Seorang murid bisa memahami apa yang disampaikan oleh gurunya, bisa cepat faham akan keterangan gurunya, dapat menangkkap keterangan gurunya dengan baik dan sempurna, jika gurunya oleh Allah Swt direstui atau diridhoi oleh Allah I dalam menyampaikan. Dengan artian guru dalam menyampaikan ilmunya dia tidak kerepotan, mudah, tanpa kendala dan lisannya seakan seperti ada yang menggerakkan.
Sedangkan guru yang tidak di restui oleh Allah Swt untuk menyampaikan kepada muridnya, maka apa yang disampaikan sulit untuk difaham, sebab hatinya sang guru terutup oleh satu masalah, yakni sesuatu selain Allah Swt. Kebanyakan hatinya selalu inkar, selalu menolak pada pendapatnya sendiri.
Dalam kitab Syarhul Hikam Imam Abu Abbas al-Mursi berkata; “ucapan orang yang diizini oleh Allah Swt keluar dengan pakaian yang bagus dan berhias. Sedangkan ucapan orang yang tidak diizini oleh Allah Swt ucapannya menutupi cahaya hati”.
Dari perkataan Imam Abu Abbas al-Mursi, bisa diambil pemahaman, bahwa apa yang dikatakan seorang walinya Allah I kepada muridnya, yang berupa rahasia-rahasia Allah yang tidak dijelaskan kepada orang lain, seperti situasi di langit ketujuh atau semacamnya, itu bukan karena dia membuka rahasia Allah Swt dan mempromosikan kepada orang lain agar jadi kiai yang laku dan pandai meramal. Akan tetapi karena tidak kuat menahan apa yang ada di dalam hatinya, sehingga keluar dengan sendirinya.

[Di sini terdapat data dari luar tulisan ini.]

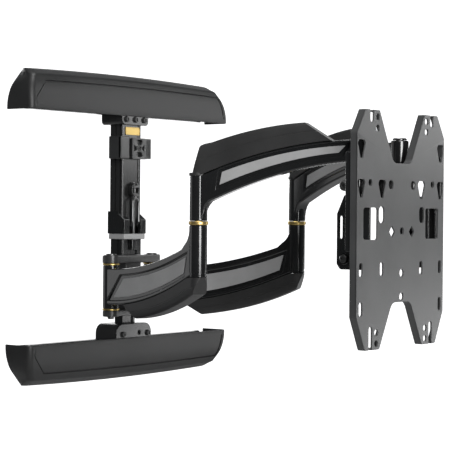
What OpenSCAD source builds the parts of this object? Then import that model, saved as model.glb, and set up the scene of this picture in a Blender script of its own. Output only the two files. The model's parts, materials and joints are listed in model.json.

Terkadang walinya Allah dalam mengungkapkan rahasia Allah Swt kepada muridnya ada dua bagian, Pertama, dirinya memliki ilmu yang sangat banyak, sampai tidak mampu lagi untuk menampungnya, sehingga ilmu itu keluar dengan sendirinya dalam keadaan terpaksa. Sebagaimana kita menuangkan air yang banyak pada wadah yang kecil. Dengan sendirinya air itu keluar disebabkan wadahnya terlalu kecil dan banyaknya air yang dituangkan. Dalam ilmu tasawuf orang yang seperti ini dikenal dengan istilah ‘orang yang yang baru memulai suluk kepada Allah Swt (Min Ahli Bidayah).
Kedua, karena untuk menyebarkan, memberi dan mengajarkan kepada muridnya, sekalipun hatinya masih luas dan masih banyak tempat yang kosong. Maka orang yang seperti ini memiliki kewajiban untuk menyebarkan ilmunya, memberikan petunjuk dan arahan kepada orang lain. Dalam ilmu tasawuf kita kenal dengan istilah golongan yang sudah terbiasa dan sudah maher suluk kepada Allah Swt (Min Ahli Nihayah).